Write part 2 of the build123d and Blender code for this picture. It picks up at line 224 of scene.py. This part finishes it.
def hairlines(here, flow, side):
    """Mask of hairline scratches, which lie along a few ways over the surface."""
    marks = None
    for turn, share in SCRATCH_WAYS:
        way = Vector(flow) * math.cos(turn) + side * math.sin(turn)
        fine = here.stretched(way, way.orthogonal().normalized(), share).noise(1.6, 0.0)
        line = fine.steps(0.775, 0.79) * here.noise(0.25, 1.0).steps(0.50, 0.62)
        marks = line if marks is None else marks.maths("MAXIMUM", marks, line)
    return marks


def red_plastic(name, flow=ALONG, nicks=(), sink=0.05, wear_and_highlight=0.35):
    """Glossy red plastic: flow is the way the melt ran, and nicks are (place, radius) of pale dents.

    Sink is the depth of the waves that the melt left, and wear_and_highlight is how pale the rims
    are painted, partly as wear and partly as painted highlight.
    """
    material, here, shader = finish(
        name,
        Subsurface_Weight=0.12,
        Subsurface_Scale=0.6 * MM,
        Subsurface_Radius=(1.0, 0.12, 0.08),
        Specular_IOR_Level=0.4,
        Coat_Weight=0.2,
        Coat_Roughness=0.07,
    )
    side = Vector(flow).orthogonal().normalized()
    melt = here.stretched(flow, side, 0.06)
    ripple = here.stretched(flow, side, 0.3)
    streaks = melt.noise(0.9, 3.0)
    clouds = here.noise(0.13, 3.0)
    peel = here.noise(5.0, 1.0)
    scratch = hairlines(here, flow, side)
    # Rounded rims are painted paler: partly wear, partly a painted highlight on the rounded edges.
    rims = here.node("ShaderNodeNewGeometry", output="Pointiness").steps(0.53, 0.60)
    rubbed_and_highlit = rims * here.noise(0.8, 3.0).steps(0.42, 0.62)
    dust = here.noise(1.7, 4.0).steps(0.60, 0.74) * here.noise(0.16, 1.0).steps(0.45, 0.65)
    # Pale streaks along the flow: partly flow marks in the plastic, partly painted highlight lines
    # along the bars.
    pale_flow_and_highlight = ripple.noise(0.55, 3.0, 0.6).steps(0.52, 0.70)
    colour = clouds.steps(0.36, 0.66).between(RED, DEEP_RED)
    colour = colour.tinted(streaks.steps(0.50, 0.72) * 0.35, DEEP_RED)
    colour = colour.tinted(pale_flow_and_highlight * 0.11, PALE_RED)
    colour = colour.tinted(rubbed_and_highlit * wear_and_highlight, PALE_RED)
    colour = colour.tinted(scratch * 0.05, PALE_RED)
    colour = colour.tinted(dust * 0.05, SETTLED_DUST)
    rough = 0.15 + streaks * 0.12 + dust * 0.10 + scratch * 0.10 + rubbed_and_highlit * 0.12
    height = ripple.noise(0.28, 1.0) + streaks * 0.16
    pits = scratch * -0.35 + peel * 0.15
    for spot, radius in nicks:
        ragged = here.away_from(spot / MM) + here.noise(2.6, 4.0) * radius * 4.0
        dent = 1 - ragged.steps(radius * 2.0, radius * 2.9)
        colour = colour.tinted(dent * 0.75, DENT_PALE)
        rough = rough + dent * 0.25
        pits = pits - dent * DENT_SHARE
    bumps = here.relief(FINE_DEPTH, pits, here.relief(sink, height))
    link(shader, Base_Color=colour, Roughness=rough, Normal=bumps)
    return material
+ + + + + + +
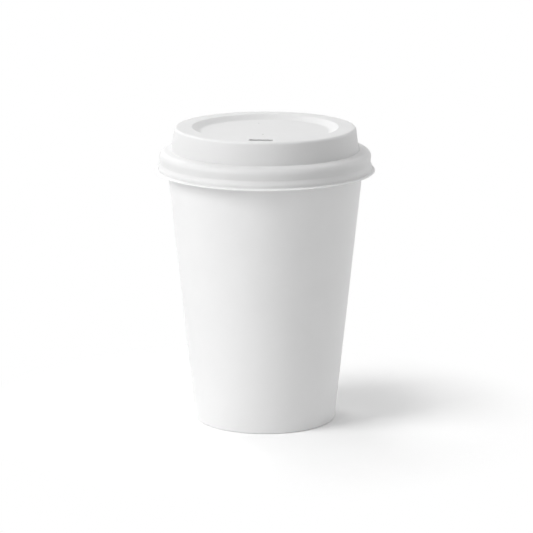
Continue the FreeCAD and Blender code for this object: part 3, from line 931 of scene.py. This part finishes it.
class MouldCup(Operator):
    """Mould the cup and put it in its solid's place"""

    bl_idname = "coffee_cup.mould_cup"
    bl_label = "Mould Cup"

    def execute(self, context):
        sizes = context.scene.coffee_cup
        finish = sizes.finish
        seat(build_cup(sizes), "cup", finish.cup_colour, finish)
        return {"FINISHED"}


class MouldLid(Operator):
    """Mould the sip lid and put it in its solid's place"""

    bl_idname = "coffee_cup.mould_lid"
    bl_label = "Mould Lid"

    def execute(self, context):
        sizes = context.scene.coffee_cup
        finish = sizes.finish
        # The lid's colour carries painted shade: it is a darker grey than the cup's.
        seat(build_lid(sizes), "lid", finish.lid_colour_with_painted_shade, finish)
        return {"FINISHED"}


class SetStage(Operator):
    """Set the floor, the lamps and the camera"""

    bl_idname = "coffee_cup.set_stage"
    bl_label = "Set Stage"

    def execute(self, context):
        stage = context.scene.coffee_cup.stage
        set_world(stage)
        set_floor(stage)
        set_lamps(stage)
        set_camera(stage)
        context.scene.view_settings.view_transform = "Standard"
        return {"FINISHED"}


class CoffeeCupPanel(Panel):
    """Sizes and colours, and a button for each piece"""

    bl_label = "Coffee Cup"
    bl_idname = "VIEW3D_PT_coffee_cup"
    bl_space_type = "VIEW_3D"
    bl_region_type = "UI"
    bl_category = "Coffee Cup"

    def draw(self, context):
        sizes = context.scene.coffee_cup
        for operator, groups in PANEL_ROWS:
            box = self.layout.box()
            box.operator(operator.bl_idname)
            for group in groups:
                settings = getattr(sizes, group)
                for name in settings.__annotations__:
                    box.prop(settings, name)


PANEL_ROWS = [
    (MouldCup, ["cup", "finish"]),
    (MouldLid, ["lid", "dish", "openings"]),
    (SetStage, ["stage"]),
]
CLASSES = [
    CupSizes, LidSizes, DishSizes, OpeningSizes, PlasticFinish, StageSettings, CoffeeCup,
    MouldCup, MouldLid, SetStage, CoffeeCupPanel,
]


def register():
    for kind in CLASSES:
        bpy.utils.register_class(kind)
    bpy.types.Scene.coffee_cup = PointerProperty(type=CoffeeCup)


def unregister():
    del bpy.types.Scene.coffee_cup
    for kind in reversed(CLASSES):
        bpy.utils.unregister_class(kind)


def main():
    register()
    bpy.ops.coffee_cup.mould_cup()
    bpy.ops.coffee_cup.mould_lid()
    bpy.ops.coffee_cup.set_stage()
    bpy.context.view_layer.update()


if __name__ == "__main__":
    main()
+ + + + + + +
• Directive: Output exactly those lines that lie from the line with "Write part 2" through the line with "of pale dents.", with both of those lines included.

• Response for this exercise:
Write part 2 of the build123d and Blender code for this picture. It picks up at line 224 of scene.py. This part finishes it.
def hairlines(here, flow, side):
    """Mask of hairline scratches, which lie along a few ways over the surface."""
    marks = None
    for turn, share in SCRATCH_WAYS:
        way = Vector(flow) * math.cos(turn) + side * math.sin(turn)
        fine = here.stretched(way, way.orthogonal().normalized(), share).noise(1.6, 0.0)
        line = fine.steps(0.775, 0.79) * here.noise(0.25, 1.0).steps(0.50, 0.62)
        marks = line if marks is None else marks.maths("MAXIMUM", marks, line)
    return marks


def red_plastic(name, flow=ALONG, nicks=(), sink=0.05, wear_and_highlight=0.35):
    """Glossy red plastic: flow is the way the melt ran, and nicks are (place, radius) of pale dents.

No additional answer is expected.